The electric vehicle revolution has perhaps already started and it is an interesting concept that fuel might not be used in cars for much longer. In particular this has been the way of powering cars for most of the time since they were invented. But considering when cars were first invented they were electric. Which means it seems only appropriate that we are going back to their roots.
The idea that they will no longer cause harm to the environment is very appealing to most people. The main reason however, is that they are cheaper to power, as petrol is getting increasingly expensive. Implying that the revolution is underway.
When was the first electric car?
Electric vehicles first appeared in the mid-19th century. An electric vehicle held the speed record until around 1900.
Disadvantages of first electric vehicles:
- high cost,
- low top speed,
- short range of battery electric vehicles
This led to a worldwide reduction in their use; although electric vehicles have had a continued use in the form of electric trains.
At the beginning of the 21st century, interest in electric vehicles had increased due to growing concern over the problems with fueled vehicles. This includes damage to the environment caused by their emissions, but also as improvements in electric vehicle technology was occurring.
Government initiatives to increase Electric Vehicle take up
The year of 2009 was an important year for the progression of the electric car. In America the Recovery and Reinvestment Act allocated $2 billion for the development of electric car batteries. Above all the department of energy added an extra 400 million dollars to fund building infrastructure to support electric vehicles.

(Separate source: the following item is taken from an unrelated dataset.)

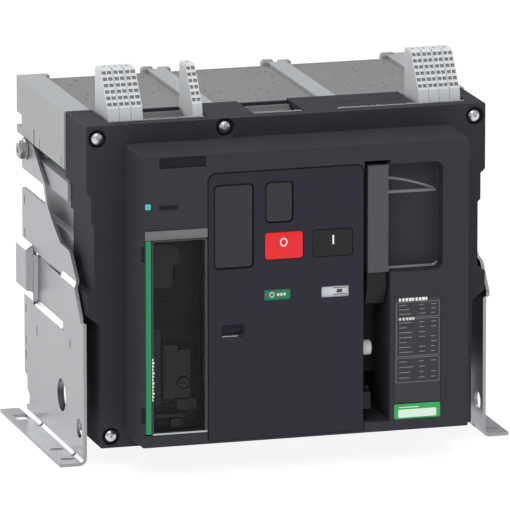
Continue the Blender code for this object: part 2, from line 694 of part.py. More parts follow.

Mid 2009, the Prime Minister in Britain announced that he will promote the use of electric vehicles. He planned to do this by offering £2000 subsidy for purchasers.

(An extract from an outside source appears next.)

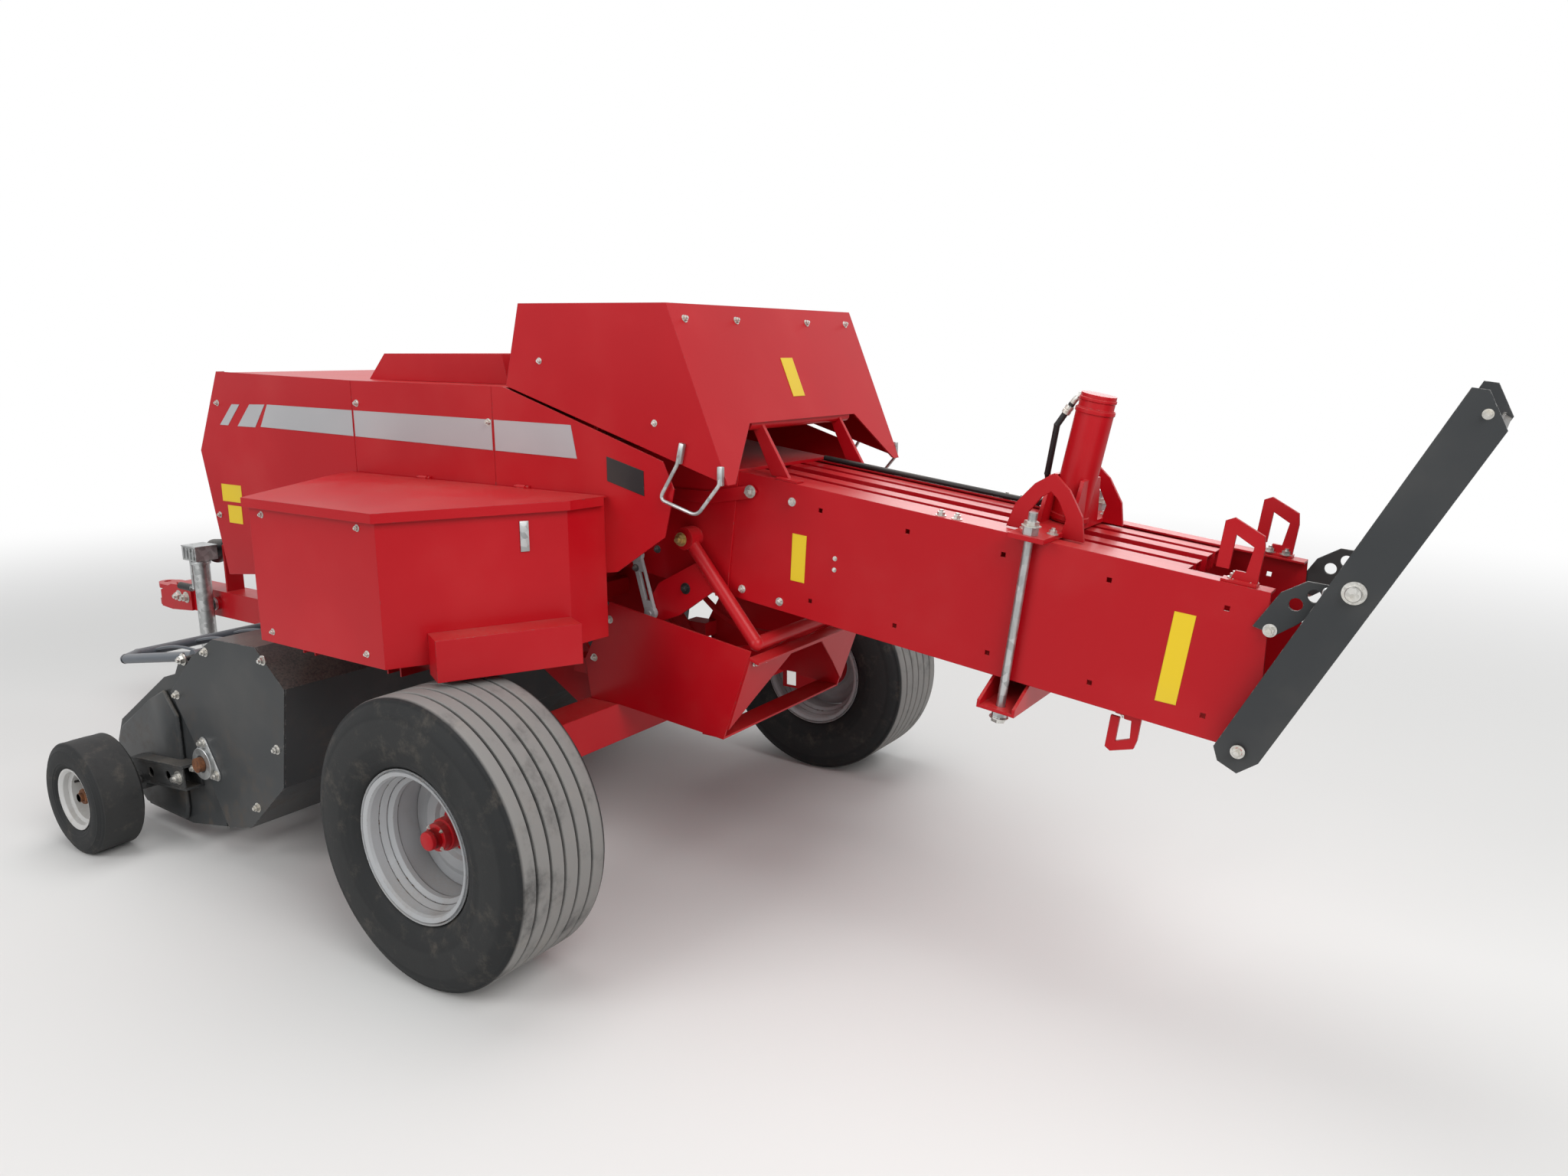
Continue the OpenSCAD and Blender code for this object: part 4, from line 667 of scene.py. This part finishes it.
section = tyre(0, GAUGE_R, GAUGE_HALF, GAUGE_SEAT, GAUGE_LIP)
for side_name, side in WHEELS:
    hub, body = at(GAUGE_X, side * GAUGE_Y, GAUGE_R), f"gauge_{side_name}"
    piece(f"gauge_tyre_{side_name}", body, rubber,
          lambda bm: lathe(bm, section, hub, (0, side, 0), 80, scuff=gauge_rub), 28,
          (f"gauge_wheel_{side_name}",))
    piece(f"gauge_rim_{side_name}", body, white,
          lambda bm: lathe(bm, GAUGE_RIM, hub, (0, side, 0), 64), 25)
    piece(f"gauge_hub_{side_name}", body, rust,
          lambda bm: lathe(bm, GAUGE_HUB, hub, (0, side, 0), 40, closed=False), 30)
    piece(f"gauge_valve_{side_name}", body, black, lambda bm: valve(bm, hub, side))
print("gauge wheels done")

# %% [markdown]
# ## Fasteners
# There are well over a hundred nuts and bolts, all alike apart from their size and the way they face.
# Geometry Nodes put one head, washer and thread end on every point of a small mesh. Each point stores the
# direction it faces and its size, and each bolt gets a random turn, from a fixed seed, as real ones have.

# %% A tree that fits bolts
SIZES_OF_BOLT = {"Head radius": 0.0095, "Head height": 0.0075, "Washer radius": 0.0135, "Thread": 0.006}
SEED, LIFT = 7, 0.0018  # LIFT is the height of the head's foot over the plate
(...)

The government estimates that 40% of all cars in Britain will need to be electric or hybrid, for the country to reach its goal. It’s goal is to cut 80% of its carbon dioxide emissions by 2050. Therefore the electric vehicle revolution is rather needed than it happening on its own.

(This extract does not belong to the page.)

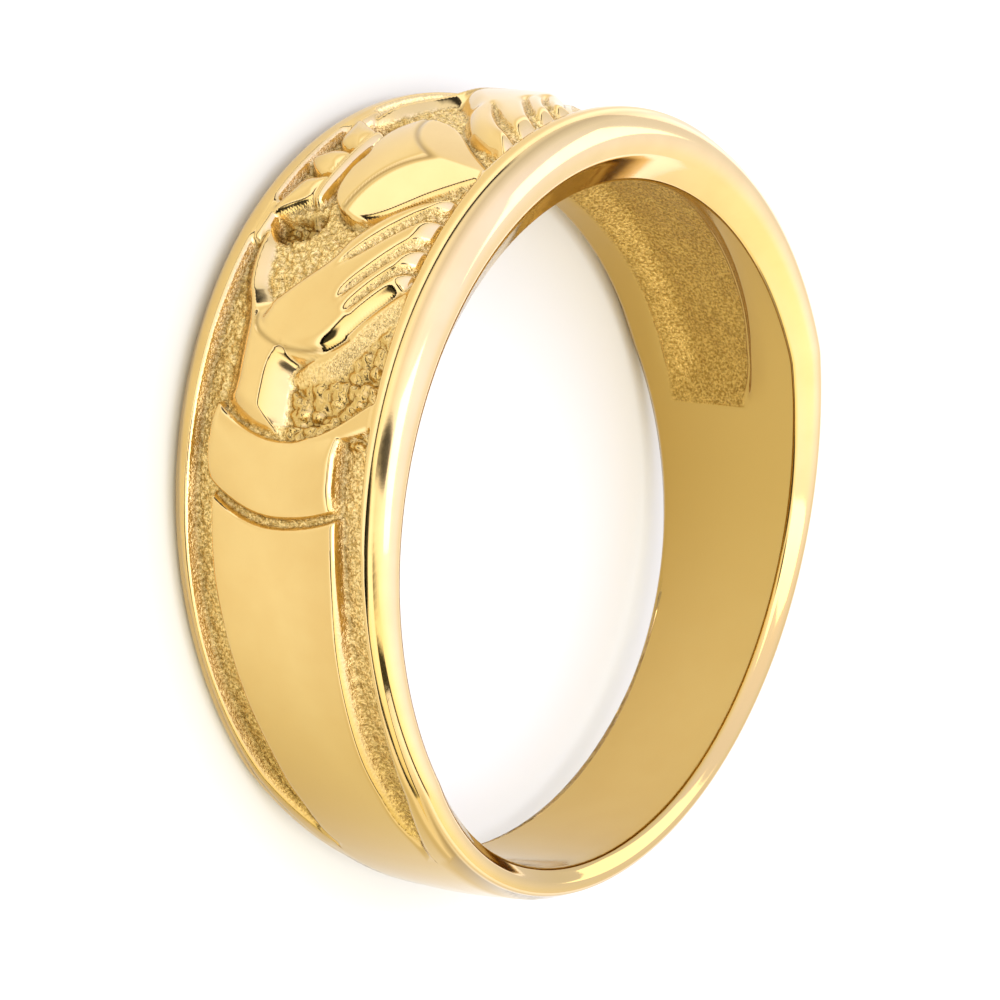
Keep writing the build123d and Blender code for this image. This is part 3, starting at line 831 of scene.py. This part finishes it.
def blurred(values, times):
    """The values of a patch, each mixed with its neighbours' a number of times."""
    for _ in range(times):
        wide = np.pad(values, 1, mode="edge")
        beside = wide[:-2, 1:-1] + wide[2:, 1:-1] + wide[1:-1, :-2] + wide[1:-1, 2:]
        values = (beside + 4 * values) / 8
    return values


def hollowness(r):
    """How far each point of a patch lies below the points round it, 0 to 1."""
    return np.clip((blurred(r, CREVICE_BLUR) - r - CREVICE_START) / CREVICE_RANGE, 0, 1)


class Skin:
    """Gathers points, how matte each one is, its shares of painted shade and of darker crevices,
    and the faces between them.
    """

    def __init__(self):
        self.points = []
        self.matte = []
        self.tone = []
        self.pit = []
        self.faces = []
        self.count = 0

    def patch(self, angle, r, w, matte, tone, pit=0.0):
        """Adds a grid of points, rows by columns, with its faces, and returns its indices."""
        rows, columns = r.shape
        index = self.count + np.arange(rows * columns).reshape(rows, columns)
        self.count += rows * columns
        self.points.append(place(angle, r, w).reshape(-1, 3))
        self.matte.append((matte * np.ones(r.shape)).ravel())
        self.tone.append((tone * np.ones(r.shape)).ravel())
        self.pit.append((pit * np.ones(r.shape)).ravel())
        corners = (index[:-1, :-1], index[:-1, 1:], index[1:, 1:], index[1:, :-1])
        self.faces.extend(np.stack([c.ravel() for c in corners], 1).tolist())
        return index

    def sew(self, low, low_at, high, high_at):
        """Fills between two lines of points with triangles, by where each point lies along them."""
        i = j = 0
        while i < len(low) - 1 or j < len(high) - 1:
            if j == len(high) - 1 or (i < len(low) - 1 and low_at[i + 1] <= high_at[j + 1]):
                self.faces.append([low[i], low[i + 1], high[j]])
                i += 1
            else:
                self.faces.append([low[i], high[j + 1], high[j]])
                j += 1


def steps(start, end, size):
    """Evenly spaced angles from start to end, both included, about a size apart."""
    return np.linspace(start, end, int(round((end - start) / size)) + 1)


def between(knots, counts):
    """Places from the first knot to the last, evenly spaced from each knot to the next."""
    line = []
    for low, high, count in zip(knots[:-1], knots[1:], counts):
        line.extend(low + (high - low) * number / count for number in range(count))
    return np.array(line + [knots[-1]])


def channel_columns(turn):
    """Where the columns of the channel zone lie at an angle, from back to front."""
    inner = sleeve_edge(turn)
    outer = np.maximum(field_edge(turn), inner + CHANNEL_LEAST)
    knots = [0, inner - SLEEVE_BAND, inner - WALL_BAND, inner + WALL_BAND, outer - WALL_BAND,
             outer + WALL_BAND, outer + RAIL_BAND, half_width_at(turn) - CREST_START]
    half_line = between(knots, CHANNEL_COLUMNS)
    return np.concatenate([-half_line[:0:-1], half_line])


def rows_of(angles, columns_at):
    """Angles and w of a patch, from a rule for where its columns lie at an angle."""
    w = np.array([columns_at(angle) for angle in angles])
    return np.repeat(angles[:, None], w.shape[1], 1), w


def relief_columns(angle):
    """Where the columns of the relief lie at an angle: few on the rails and the rest between."""
    turn = abs(angle)
    inner = float(field_edge(turn)) + RAIL_WALL
    rail = np.linspace(inner, float(half_width_at(turn)) - CREST_START, RAIL_COLUMNS + 1)[1:]
    return np.concatenate([-rail[::-1], np.linspace(-inner, inner, RELIEF_COLUMNS), rail])


def even_columns(count):
    """A rule for evenly spaced columns between the crest corners."""
    shares = np.linspace(-1, 1, count)
    return lambda angle: shares * (float(half_width_at(angle)) - CREST_START)


def inner_columns(angle):
    """Where the columns of the finger hole's wall lie at an angle, from back to front."""
    turn = abs(wrapped(angle))
    front, back, roll = (float(x) for x in hollow_edges(min(turn / HOLLOW_END_ANGLE, 1)))
    reach = section_line(turn, 1)[-1][1]
    knots = [-reach, -back - HOLLOW_BACK_BAND, -back + HOLLOW_WALL_BAND, front - HOLLOW_WALL_BAND,
             front + HOLLOW_FRONT_BAND, min(front + roll, reach - ROLL_TO_LIP), reach]
    return between(knots, BORE_COLUMNS)


def outer_patches(skin):
    """Adds the outer surface as four zones round the ring, and sews them together. Returns each
    zone's angles and the indices of its points."""
    relief = steps(-RELIEF_END, RELIEF_END, RELIEF_STEP)
    beside = steps(RELIEF_END + CHANNEL_STEP, CHANNEL_ZONE_END, CHANNEL_STEP)
    shank = steps(CHANNEL_ZONE_END + SHANK_STEP, 360 - CHANNEL_ZONE_END - SHANK_STEP, SHANK_STEP)
    zones = [
        (relief, relief_columns),
        (beside, channel_columns),
        (shank, even_columns(SHANK_COLUMNS)),
        (360 - beside[::-1], lambda angle: channel_columns(360 - angle)),
    ]
    patches = []
    for angles, columns_at in zones:
        angle, w = rows_of(angles, columns_at)
        r, matte, tone, dark = outer_skin(angle, w)
        # The pit share: patina in hollows, and painted shade at walls' feet, along creases and in
        # the pit
        index = skin.patch(angle, r, w, matte, tone, np.maximum(hollowness(r), dark))
        shares = (w - w[:, :1]) / (w[:, -1:] - w[:, :1])
        patches.append((angles, index, shares))
    for number, (_, index, shares) in enumerate(patches):
        _, next_index, next_shares = patches[(number + 1) % len(patches)]
        skin.sew(index[-1], shares[-1], next_index[0], next_shares[0])
    return [(angles, index) for angles, index, _ in patches]


def inner_angles():
    """Where the rows of the finger hole's wall lie, closest at the hollow's two ends."""
    fine = HOLLOW_END_ANGLE - HOLLOW_FINE_ANGLE
    past = HOLLOW_END_ANGLE + HOLLOW_PAST_END
    hollow = np.concatenate([steps(0, fine, HOLLOW_STEP),
                             steps(fine + HOLLOW_END_STEP, past, HOLLOW_END_STEP)])
    bore = steps(HOLLOW_END_ANGLE + BORE_STEP, 360 - HOLLOW_END_ANGLE - BORE_STEP, BORE_STEP)
    angles = np.concatenate([hollow, bore, 360 - hollow[:0:-1]])
    return np.sort((angles + RELIEF_END) % 360 - RELIEF_END)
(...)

Considering this, it’s not about the fact we cannot control the electric vehicle revolution. It may happen as a consequence of reducing CO2 emissions as we need to find an alternative way to travel.
In contrast, people are somewhat skeptical and they have easy access to petrol they don’t need to invest in a new electric car. The reason being they are they are comfortable with what’s available for them now.
Advantages of Electric Vehicles:
- Cheaper to Run: no petrol needed and charges on free pods around the country
- Low Maintenance: they run on electric powered engines so there is no need to lubricate the engines.
- No Emissions: Electric cars are 100 percent eco-friendly
- Cost Effective: Technological advancements has decreased both cost and maintenance.
Disadvantages of Electric Vehicles:
- Recharge Points: Not a lot of places you can go a daily basis will have electric charging stations.
- Short Driving Range and Speed: Most of these cars have a range of approximately 50-100 miles until recharging.
- Battery Replacement: Batteries in almost all electric cars require to be changed every 3-10 years.
- Longer Recharge Time: It takes couple of minutes to fill your fuel powered car. Where as an electric car takes about 4-6 hours to be fully charged.
Over the recent years multiple car brands have released their version of the electric car, including BMW, Tesla and Jaguar. These include battery packs capable of driving up to 300 miles on a single charge and fast charging times making them much more practical than before. as this has occurred, it is causing the electric vehicle revolution to happen at an increased rate
Because of this they are more readily available in all price ranges so they are easy to buy and run if anyone wants one. Which creates the belief people are going to be catching onto this trend quickly.